The language of this guaranty is, “I warrant this note good and collectible for two years from date,” and the case shows that it was given on or about the 11th of January, 1850.

It is claimed by the defendant’s counsel that this contract, by its very terms, implies a condition that the person taking it shall use all reasonable diligence to collect the note of the maker within a reasonable time after the note was passed from the defendant to the plaintiff, and that it must be fully tested whether the note was collectible or not within the two years.

That this guaranty is a conditional one, under the repeated decisions of this state as well as in other courts, can not be questioned ; and upon a general guaranty that a note is good or good and collectible, it is equally well settled that the means to collect it of the maker must be resorted to within a reasonable time. But the question is, what is the true construction of the guaranty now before us ? Is it a guaranty that the note should be good and collectible for a part of two years, or for the full term ? There can be no implication that the note is warranted good if collected *131within a reasonable time. Such an implied condition is at war with the language of the contract. It is warranted good and collectible for two years, and we think the obvious meaning of the parties was, that the note should be, and remain good and collectible for the full period of two years, and if it did not, there would be a breach of the contract. In Hammond v. Chamberlain, 26 Vt. 406, the language was, “I hereby guarantee this note good until the first day of January, 1850,” and in that case it was held that the obligation of the guarantor had relation to the solvency and ability of the makers of the note to pay it, and that the contract was that the makers, for the time limited, should be and remain in such a condition that payment could be enforced by the due use of legal process; and that the liability of the defendant only arose upon the inability of the makers of the note to pay it, and of the plaintiff’s inability to collect it. In that case the note was given to the guarantor in 1846, payable to his order on demand, and the guaranty was executed on the 12th of January, 1849.

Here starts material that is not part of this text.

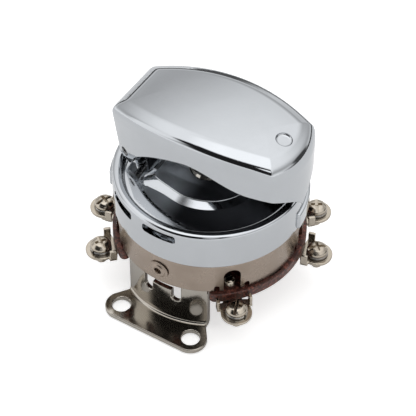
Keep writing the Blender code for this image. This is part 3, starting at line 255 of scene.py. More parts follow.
def piece(name, mesh, body, slot, materials, replaces=()):
    """Object of a mesh that rides on a body, stands for CAD nodes, which it hides, and takes the given
    materials. The slot is not used.
    """
    obj = bpy.data.objects.new(name, mesh)
    bpy.context.scene.collection.objects.link(obj)
    for material in materials if isinstance(materials, (list, tuple)) else [materials]:
        mesh.materials.append(material)
    mesh.shade_smooth()
    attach(obj, body)
    if replaces:
        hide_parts(*replaces)
    return obj


def shaped(mesh, steps):
    """Mesh after a list of Booleans, each given as its operation and the mesh it is made with."""
    base = bpy.data.objects.new("blank", mesh)
    bpy.context.scene.collection.objects.link(base)
    tools = []
    for number, (operation, tool_mesh) in enumerate(steps):
        tool = bpy.data.objects.new(f"tool_{number}", tool_mesh)
        bpy.context.scene.collection.objects.link(tool)
        tools.append(tool)
        change = base.modifiers.new(f"change_{number}", "BOOLEAN")
        change.object = tool
        change.operation = operation
        change.solver = "EXACT"
    bpy.context.view_layer.update()
    ready = bpy.data.meshes.new_from_object(base.evaluated_get(bpy.context.evaluated_depsgraph_get()))
    ready.name = mesh.name
    for extra in tools + [base]:
        bpy.data.objects.remove(extra)
    return ready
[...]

The case of Wheeler v. Lewis, 11 Vt. 265, is much relied upon as being opposed to the views of the court now taken. That case must stand upon the ground that the plaintiff, having elected to commence his suit at a term of the court before the expiration of the time for which the note was warranted to be good and collectible, was bound to use proper diligence in the prosecution of his suit against the principal debtor. The court which tried that case charged the jury that the plaintiff was bound to prosecute the suit according to the ordinary course of collection suits, and the jury found, under the charge of the court, that the debt was lost for the want of such a prosecution of the suit, and this ruling was sanctioned by the supreme court. The case is one where the legal means adopted by the plaintiff to collect the note of the maker, proved abortive by reason of negligence in the use of such means.

In the case now before us the jury have found that within the two years, the principal debtor became wholly and utterly insolvent, and this at least, prima facie, is a sufficient excuse for an omission to attempt to collect the note of the maker. The law does not require the performance of an idle act.

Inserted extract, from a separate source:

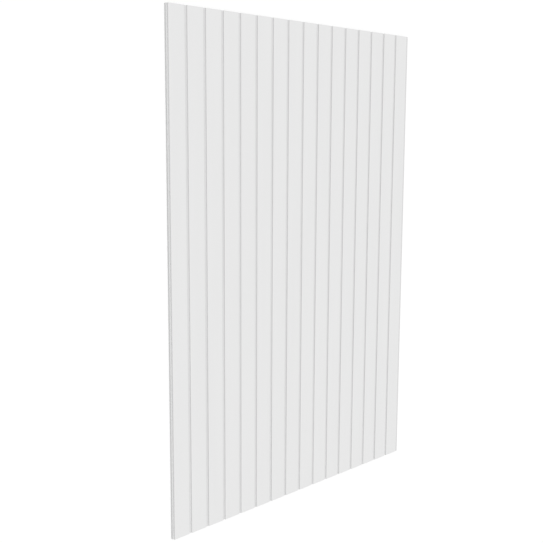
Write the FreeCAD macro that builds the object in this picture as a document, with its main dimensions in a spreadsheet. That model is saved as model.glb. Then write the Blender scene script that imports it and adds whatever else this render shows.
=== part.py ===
import FreeCAD, Part
import os
import Sketcher

# Beadboard panel: one sheet of fibreboard, grooved along its length into a row of
# boards. It lies on its back with its face up. X runs across the boards, Y along them
# and Z through the sheet. The origin is at the middle of the sheet, on its back face.
# The left edge has a lip and the right edge a bevelled tongue. The tongue laps the next
# sheet's lip and stops at its first board, so the joint looks like one more groove.

doc = FreeCAD.newDocument("beadboard_panel")

# Driving dimensions, in millimetres, and the number of boards
SIZES = [
    ("board_pitch", "50.8", "from one groove to the next"),
    ("board_count", "16", "boards across the sheet"),
    ("first_board", "50", "from the lip to the far wall of the first groove"),
    ("panel_length", "1219.2", "along the boards"),
    ("thickness", "10", "back face to board face"),
    ("groove_width", "7.5", "between the walls of a groove"),
    ("groove_depth", "2.6", "below the board face"),
    ("groove_corner", "0.5", "corner that the cutter leaves between wall and floor"),
    ("lip_width", "2.9", "lip of the left edge, out from the first board"),
    ("lip_depth", "4.7", "from the board face down to the lip"),
    ("lap_play", "0.4", "room round a lip under the tongue that laps it"),
    ("bevel_width", "7.2", "bevel on the tongue, across the sheet"),
    ("bevel_drop", "1.5", "bevel on the tongue, through the sheet"),
    ("arris", "0.3", "broken corners beside the grooves and on the lip"),
]
sheet = doc.addObject("Spreadsheet::Sheet", "Sizes")
for row, (name, value, meaning) in enumerate(SIZES, start=1):
    sheet.set(f"A{row}", meaning)
    sheet.set(f"B{row}", value)
    sheet.setAlias(f"B{row}", name)
doc.recompute()

# A groove counts as cut if its volume is within this share of the first one's
VOLUME_TOLERANCE = 0.001

# Places that more than one outline uses, as expressions of the sheet
LEFT = "-(Sizes.board_pitch * Sizes.board_count + Sizes.lip_width) / 2"
RIGHT = "(Sizes.board_pitch * Sizes.board_count + Sizes.lip_width) / 2"
LIP_WALL = f"{LEFT} + Sizes.lip_width"
FACE = "Sizes.thickness"
LIP = f"{FACE} - Sizes.lip_depth"
BACK = "0"


def origin_feature(body, role):
    """Return the plane or axis of the body's own origin that has this role."""
    return next(item for item in body.Origin.OriginFeatures if item.Role == role)


def draw_section(body, name, outline):
    """Sketch a closed outline across the boards. Each corner is two expressions:
    its place across the sheet and its height above the back face."""
    sketch = body.newObject("Sketcher::SketchObject", name)
    sketch.AttachmentSupport = [(origin_feature(body, "XZ_Plane"), "")]
    sketch.MapMode = "FlatFace"
    corners = [
        FreeCAD.Vector(sheet.evalExpression(across), sheet.evalExpression(height), 0)
        for across, height in outline
    ]
    count = len(corners)
    for index, corner in enumerate(corners):
        sketch.addGeometry(Part.LineSegment(corner, corners[(index + 1) % count]), False)
    for index in range(count):
        joint = Sketcher.Constraint("Coincident", index, 2, (index + 1) % count, 1)
        sketch.addConstraint(joint)
    for index, (across, height) in enumerate(outline):
        for kind, place, expression in (
            ("DistanceX", corners[index].x, across),
            ("DistanceY", corners[index].y, height),
        ):
            size = Sketcher.Constraint(kind, -1, 1, index, 1, place)
            number = sketch.addConstraint(size)
            sketch.setExpression(f"Constraints[{number}]", expression)
    return sketch


# The sheet's own outline: back face, tongue, board face and lip
panel = doc.addObject("PartDesign::Body", "Panel")
panel.Label = "beadboard_panel"
tongue_root = f"{RIGHT} - Sizes.lip_width - Sizes.lap_play"
tongue_underside = f"{LIP} + Sizes.lap_play"
sheet_outline = [
    (LEFT, BACK),
    (tongue_root, BACK),
    (tongue_root, tongue_underside),
    (RIGHT, tongue_underside),
    (RIGHT, f"{FACE} - Sizes.bevel_drop"),
    (f"{RIGHT} - Sizes.bevel_width", FACE),
    (f"{LIP_WALL} + Sizes.arris", FACE),
    (LIP_WALL, f"{FACE} - Sizes.arris"),
    (LIP_WALL, LIP),
    (f"{LEFT} + Sizes.arris", LIP),
    (LEFT, f"{LIP} - Sizes.arris"),
]
blank = panel.newObject("PartDesign::Pad", "Blank")
blank.Profile = draw_section(panel, "SheetSection", sheet_outline)
blank.SideType = "Symmetric"
blank.setExpression("Length", "Sizes.panel_length")
doc.recompute()
blank_volume = panel.Shape.Volume

# The first groove, along the far side of the first board, which is a little narrower
# than the pitch. The outline rises past the face by an arris so that the cutter leaves
# nothing behind.
far_wall = f"{LIP_WALL} + Sizes.first_board"
near_wall = f"{far_wall} - Sizes.groove_width"
floor = f"{FACE} - Sizes.groove_depth"
groove_outline = [
    (f"{near_wall} - 2 * Sizes.arris", f"{FACE} + Sizes.arris"),
    (near_wall, f"{FACE} - Sizes.arris"),
    (near_wall, f"{floor} + Sizes.groove_corner"),
    (f"{near_wall} + Sizes.groove_corner", floor),
    (f"{far_wall} - Sizes.groove_corner", floor),
    (far_wall, f"{floor} + Sizes.groove_corner"),
    (far_wall, f"{FACE} - Sizes.arris"),
    (f"{far_wall} + 2 * Sizes.arris", f"{FACE} + Sizes.arris"),
]
groove = panel.newObject("PartDesign::Pocket", "Groove")
groove.Profile = draw_section(panel, "GrooveSection", groove_outline)
groove.SideType = "Symmetric"
groove.setExpression("Length", "2 * Sizes.panel_length")
doc.recompute()
groove_volume = blank_volume - panel.Shape.Volume
if groove_volume <= 0:
    raise RuntimeError("the groove cut nothing")

# A groove between every two boards, one pitch apart
row_of_grooves = panel.newObject("PartDesign::LinearPattern", "RowOfGrooves")
row_of_grooves.Originals = [groove]
row_of_grooves.Direction = (origin_feature(panel, "X_Axis"), [""])
row_of_grooves.Mode = "Spacing"
row_of_grooves.setExpression("Offset", "Sizes.board_pitch")
row_of_grooves.setExpression("Occurrences", "Sizes.board_count - 1")
panel.Tip = row_of_grooves
doc.recompute()

# Every groove has to have cut as much as the first
grooves_cut = (blank_volume - panel.Shape.Volume) / groove_volume
grooves_wanted = sheet.board_count - 1
if abs(grooves_cut - grooves_wanted) > VOLUME_TOLERANCE:
    raise RuntimeError(f"{grooves_cut:.3f} grooves were cut, not {grooves_wanted}")

panel.Placement = FreeCAD.Placement()
doc.recompute()
for item in doc.Objects:
    if "Invalid" in item.State or "Error" in item.State:
        raise RuntimeError(f"{item.Label} failed: {item.State}")
if panel.Shape.isNull() or not panel.Shape.isValid():
    raise RuntimeError("the panel's shape isn't valid")

os.makedirs("parts", exist_ok=True)
panel.Shape.exportStep(os.path.join("parts", panel.Label + ".step"))
bounds = panel.Shape.BoundBox
print(f"{panel.Label}: {len(panel.Shape.Solids)} solid, {panel.Shape.Volume / 1e3:.1f} cm3,")
print(f"x {bounds.XMin:.2f} to {bounds.XMax:.2f}, y {bounds.YMin:.2f} to {bounds.YMax:.2f},")
print(f"z {bounds.ZMin:.2f} to {bounds.ZMax:.2f}, {len(panel.Shape.Faces)} faces")
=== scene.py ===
"""Beadboard panel: one sheet of fibreboard, grooved into a row of boards and painted
satin white. It lies on its back on a pale studio floor, face up."""

import math

import bpy
from mathutils import Matrix, Vector


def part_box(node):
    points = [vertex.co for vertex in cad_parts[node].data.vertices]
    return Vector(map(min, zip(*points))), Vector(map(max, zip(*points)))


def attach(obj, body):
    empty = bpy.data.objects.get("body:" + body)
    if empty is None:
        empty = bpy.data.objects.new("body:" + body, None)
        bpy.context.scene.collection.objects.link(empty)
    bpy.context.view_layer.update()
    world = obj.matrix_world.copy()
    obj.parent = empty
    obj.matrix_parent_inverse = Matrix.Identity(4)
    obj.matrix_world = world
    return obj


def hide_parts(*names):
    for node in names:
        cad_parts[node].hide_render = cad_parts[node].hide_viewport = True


bl_info = {
    "name": "Beadboard panel",
    "version": (1, 0, 0),
    "blender": (4, 5, 0),
    "location": "View3D > Sidebar > Beadboard",
    "description": "Mills and paints a beadboard panel and sets it in a white studio",
    "category": "Object",
}

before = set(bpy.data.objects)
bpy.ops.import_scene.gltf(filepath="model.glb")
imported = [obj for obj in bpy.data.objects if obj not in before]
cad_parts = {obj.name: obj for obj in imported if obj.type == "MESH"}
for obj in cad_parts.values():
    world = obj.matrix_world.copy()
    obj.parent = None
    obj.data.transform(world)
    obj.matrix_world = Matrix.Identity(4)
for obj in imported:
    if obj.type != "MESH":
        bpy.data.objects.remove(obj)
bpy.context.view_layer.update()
SHEET_LOW, SHEET_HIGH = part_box("beadboard_panel")
SHEET_SIZE = SHEET_HIGH - SHEET_LOW

MM = 0.001

# The cutters' length as a share of the sheet's, so that they run out past both ends
CUTTER_SHARE = 1.1
# Facets of each corner in a groove's floor
GROOVE_CORNER_FACETS = 4
# Edges that turn by more than the first angle are creased in the shading, and by more
# than the second rounded
CREASE_ANGLE = math.radians(8)
ROUNDING_ANGLE = math.radians(40)

# The coat changes from the boards' to the cuts' between these depths below the face
COAT_CHANGE_START = 0.1 * MM
COAT_CHANGE_END = 0.6 * MM
# Spray bands, ten times as long as they are wide, and how far they shift the colour
BAND_WIDTH = 40 * MM
BAND_SCALE_ALONG = 0.1
BAND_SHIFT = 0.015
# Orange peel. Real bumps are 2 mm across. These are coarser, to show.
PEEL_WIDTH = 5 * MM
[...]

*132In regard to the necessity of a demand for payment of the maker of the note, the same strictness is not required to charge a guarantor as would be necessary in order to charge a drawer or indorser of a bill or note in an action thereon, where, by the custom of merchants, a demand is necessary to charge other parties on the bill or note, notwithstanding the bankruptcy of the acceptor of the bill or maker of the note. The guarantor in this case, in effect, insures the solvency of his principal for a given time, and it is to be taken, at least prima facie, that it would be a nugatory ceremony to require a demand of payment to be made of a person entirely and hopelessly insolvent. If it could be shown in a case of this kind that the note would have been paid if demanded, notwithstanding the insolvency of the maker, it might require a different consideration. We deem it safe to say at least, that prima facie, a demand of payment of the maker of this note -was not necessary upon the facts found by the jury. See Warrington v. Furbor, 8 East. 242; Hitchcock v. Humphrey, 5 M. & G. 559; Walton v. Mascall, 13 M. & W. 453.

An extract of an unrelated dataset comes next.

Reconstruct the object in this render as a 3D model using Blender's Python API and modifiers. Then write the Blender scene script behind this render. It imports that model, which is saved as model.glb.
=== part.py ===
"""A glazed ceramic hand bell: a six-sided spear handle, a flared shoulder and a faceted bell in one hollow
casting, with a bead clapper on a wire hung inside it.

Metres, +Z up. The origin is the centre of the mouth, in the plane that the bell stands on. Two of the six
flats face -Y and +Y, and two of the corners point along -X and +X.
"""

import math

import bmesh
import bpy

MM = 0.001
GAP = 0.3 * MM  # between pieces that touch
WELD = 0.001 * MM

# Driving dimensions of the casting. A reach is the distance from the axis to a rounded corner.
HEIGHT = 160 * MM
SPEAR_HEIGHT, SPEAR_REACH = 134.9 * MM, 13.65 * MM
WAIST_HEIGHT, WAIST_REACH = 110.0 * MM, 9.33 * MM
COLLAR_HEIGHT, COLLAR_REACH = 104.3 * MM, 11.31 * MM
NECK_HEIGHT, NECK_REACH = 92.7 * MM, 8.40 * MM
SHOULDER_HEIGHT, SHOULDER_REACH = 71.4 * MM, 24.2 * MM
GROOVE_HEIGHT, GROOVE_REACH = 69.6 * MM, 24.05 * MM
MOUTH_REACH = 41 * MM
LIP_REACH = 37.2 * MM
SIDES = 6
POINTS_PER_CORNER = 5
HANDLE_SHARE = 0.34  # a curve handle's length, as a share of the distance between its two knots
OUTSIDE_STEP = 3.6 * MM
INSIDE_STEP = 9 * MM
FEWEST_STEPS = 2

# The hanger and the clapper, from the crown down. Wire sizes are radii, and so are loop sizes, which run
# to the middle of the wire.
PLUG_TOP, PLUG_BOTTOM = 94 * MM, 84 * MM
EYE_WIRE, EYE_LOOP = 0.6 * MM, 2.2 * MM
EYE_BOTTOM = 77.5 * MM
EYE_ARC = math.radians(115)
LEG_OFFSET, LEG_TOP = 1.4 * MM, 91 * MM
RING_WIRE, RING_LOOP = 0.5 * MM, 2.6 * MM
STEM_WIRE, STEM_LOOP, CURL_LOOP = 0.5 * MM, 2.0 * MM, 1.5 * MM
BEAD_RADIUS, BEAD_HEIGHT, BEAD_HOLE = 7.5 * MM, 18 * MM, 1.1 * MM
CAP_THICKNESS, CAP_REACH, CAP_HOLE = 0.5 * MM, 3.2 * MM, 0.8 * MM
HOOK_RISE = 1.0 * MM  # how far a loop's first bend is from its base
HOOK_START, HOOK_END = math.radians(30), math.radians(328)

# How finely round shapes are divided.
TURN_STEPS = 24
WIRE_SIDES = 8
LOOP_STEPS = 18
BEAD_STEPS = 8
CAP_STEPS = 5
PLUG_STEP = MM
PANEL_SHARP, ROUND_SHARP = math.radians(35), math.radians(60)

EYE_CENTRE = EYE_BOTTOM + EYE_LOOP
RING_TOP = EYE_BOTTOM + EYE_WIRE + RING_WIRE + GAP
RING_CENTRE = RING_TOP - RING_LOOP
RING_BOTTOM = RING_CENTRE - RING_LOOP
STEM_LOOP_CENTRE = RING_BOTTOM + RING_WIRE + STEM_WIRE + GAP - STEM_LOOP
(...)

It is commonly laid down in the books that a man merely guaranteeing the payment of a bill or note, but not a party to it, is not discharged by the neglect of the holder to give him notice of the dishonor of it, unless he has been actually prejudiced by such neglect, and in the case of Murray v. King, 5 B. & Ald. 165, it was held that though a man indorse a bill, yet if he also give a bond for its payment, a want of due notice of its dishonor is no defense to an action on the bond. The defendant in this case is not sought to be charged as indorser of this note, but simply as a guarantor, and there are no previous indorsers upon it who are entitled to due notice of its dishonor in order to give a remedy against them. The law merchant does not extend to guaranties, and as the case shows the utter insolvency of the principal, there is no ground to claim the defendant has been damnified for the want of an earlier notice. It is not necessary to say what should be the rule as to notice if there had been previous indorsers upon the note, but we think this case, in this respect, stands the same as if the guaranty had been made by one not a party to the note. This case shows notice by the guarantor of the default of the principal before the suit was brought against him, and it may be reasonable to require *133this, even though the principal be utterly insolvent, that the guarantor may not be subjected to a suit and the payment of costs for the want of such notice. It has been frequently held that if the notice is not in time to enable the guarantor to save himself harmless the defendant must show it, and that in a case where the defendant could not have suffered for want of it, it is dispensed with.

As the counsel for the defense have not made a point of any other questions arising on the bill of exceptions, we shall treat them as severally waived.

The result is, the judgment of the county court is affirmed.